I cannot imagine any self-respecting media outlet anywhere on earth that would allow such delusional comments from anyone of a contrary political opinion (and if you guess that this is nothing more than a setup for more ad hominem attacks by Flowers against Bill Clinton in particular for rightly calling out the Tea Klux Klan, you win a free subscription to The National Review, the paper of which can be used to line your cat’s litter box).
This provides an occasion to revisit some instances of Flowers’ particular brand of dissent:
- Here, she said that Obama State Department lawyer nominee Harold Koh would “apply Sharia law” (uh, no).
- Here, she said anyone who voted for Obama wasn’t a “real Catholic.”

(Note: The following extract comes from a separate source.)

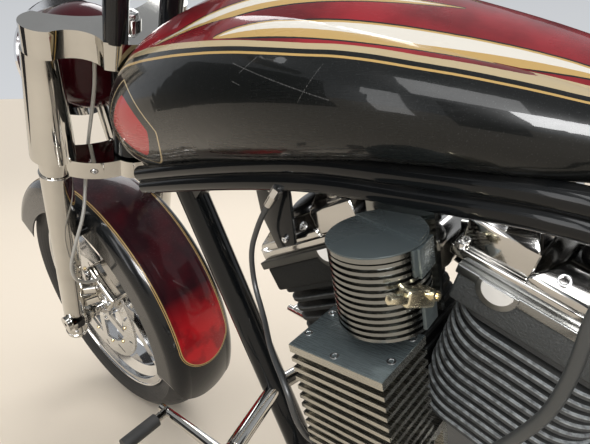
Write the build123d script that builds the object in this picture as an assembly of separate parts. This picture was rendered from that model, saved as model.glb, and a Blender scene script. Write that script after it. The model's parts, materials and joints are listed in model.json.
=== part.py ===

- Here, she either spun or merely regurgitated a variety of falsehoods on then-Illinois state senator Obama’s voting record on that state’s “born alive” legislation.
- Here (and this was particularly charming), she said she believed that Obama is trustworthy because he was “largely raised by white grandparents” in a column where Flowers criticizes Obama for labeling his opponents as “bigots” (Proof? Anywhere in sight??).
And I have to laugh when Flowers blames “the mainstream media” for supposedly propagating the narrative that the teabaggers are a fringe (uh, check this out, Christine).
Because it is owing to the very moral bankruptcy of the “mainstream media” that Flowers claims to detest that she even has a platform to spout her bile to begin with.